ROMA – “Se la banca restasse soggetto autonomo, sarebbe esposta a rischi e incertezze considerevoli e avrebbe seri problemi” e “non si ravvisano le condizioni per una interlocuzione” con l’Unione europea per cambiare le condizioni che prevedono la dismissione da parte del Mef. Lo ha detto il ministro dell’Economia Daniele Franco in audizione alle Commissioni Finanze di Camera e Senato.
Gli stress test europei hanno evidenziato per Mps “l’esigenza di un rafforzamento strutturale di elevata portata” con un aumento di capitale ben superiore a quello previsto dal piano industriale”.
“Nel caso probabile in cui la Commissione Ue ponesse un obiettivo più ambizioso” di riduzione dei costi per Mps, “gli esuberi di personale potrebbero essere considerevolmente più elevati” rispetto alle 2.500 unità di esodi volontari stimati dalla banca nel piano industriale, ha precisato il ministro.
Lo Stato non effettuerà una svendita Di fronte alle preoccupazioni sollevate da quasi tutte le forze politiche e dai sindacati – si premura di offrire rassicurazioni sul fatto che la banca più antica del mondo non sarà oggetto di “smembramento”, che il governo presterà “la massima attenzione alla tutela dei lavoratori”, che l’operazione con Unicredit non si sostanzierà in una “svendita di proprietà statali” e che l’impegno a compensare Siena e la Toscana per la perdita di un baluardo della loro economia saranno una “priorità indiscussa e incomprimibile”. “Non si tratterà di una svendita di proprietà statale” ha aggiunto il ministro dell’Economia secondo cui “L’esito dello stress test conferma l’esigenza di un rafforzamento strutturale di grande portata” per Mps e per “portarla su valori medi delle banche europee” servirebbe “un aumento bene superiore a quello previsto dal piano 2020-2025″ da 2,5 miliardi di euro. Il piano stand alone sarebbe esposto a rischi ed incertezze considerevoli e a seri problemi di competitività” ha precisato Franco.
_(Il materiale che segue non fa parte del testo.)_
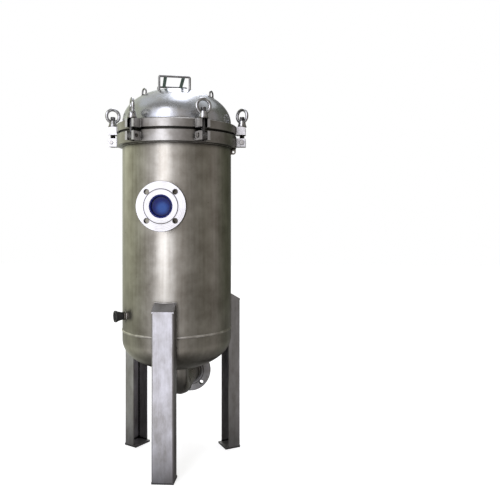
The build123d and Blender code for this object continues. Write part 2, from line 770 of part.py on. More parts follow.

Un piano a cui non lesina critiche per non aver tenuto “conto degli impegni” assunti dalla banca con la Ue, che già chiedeva un rapporto tra costi e ricavi del 51% al 2021, a fronte del 74% previsto nel suo business plan dalla banca, che al 2025 si troverebbe ancora inadempiente, puntando a un obiettivo del 60%. Franco ha specificato che “il nuovo piano è subordinato alla interlocuzione con la Commissione europea”.
Franco ha assicurato che “l’operazione” che ha ad oggetto “l’intera attività bancaria” del Monte e non includerà 4 miliardi di euro di crediti deteriorati e i rischi legali, “verrà condotta nel rispetto delle regole della concorrenza”.
Franco ha spiegato che “il perimetro oggetto di cessione dovrebbe includere il complesso dei beni, immobili, partecipazioni, contratti e rapporti giuridici inerenti all’esercizio dell’attività bancaria e commerciale del Montepaschi. La definizione esatta sarà disponibile all’esito del processo di due diligence, non vi sono al momento indicazioni che facciano intravedere rischi di smembramento della banca Mps”. Il ministro ha poi aggiunto che “andranno ovviamente considerate indicazioni” delle autorità antitrust.
“L’industria bancaria – ha sottolineato il ministro – soffre da tempo di ridotta redditività e deve fronteggiare sfide rilevanti in un contesto di tassi bassi” per cui “la creazione di un soggetto bancario più stabile e meglio capitalizzato costituisce la via maestra per operare in un mercato sempre più complesso e digitalizzato”, rispondendo alla logica di “sostenere l’economia reale, tutelare il risparmio, ampliare le opportunità di finanziamento delle imprese”.
L’operazione verrà condotta in un “contesto di massima attenzione verso le tematiche occupazionali” all’interno di “un progetto di rilancio e di valorizzazione della città di Siena”. Mps “è la più antica banca del mondo, la sua storia, il suo nome, il suo marchio – ha detto Franco – sono un valore da preservare e devono essere parte del mondo finanziario del futuro. La salvaguarda dell’occupazione e del marchio unitamente alla tutela del risparmio e della stabilità del sistema bancario sono le priorità del governo”.
“E’ possibile che il ministero dell’Economia riceva azioni del gruppo Unicredit, ma tale eventuale partecipazione al capitale azionario del gruppo non dovrebbe alterare gli equilibri di governance”, ha concluso il ministro.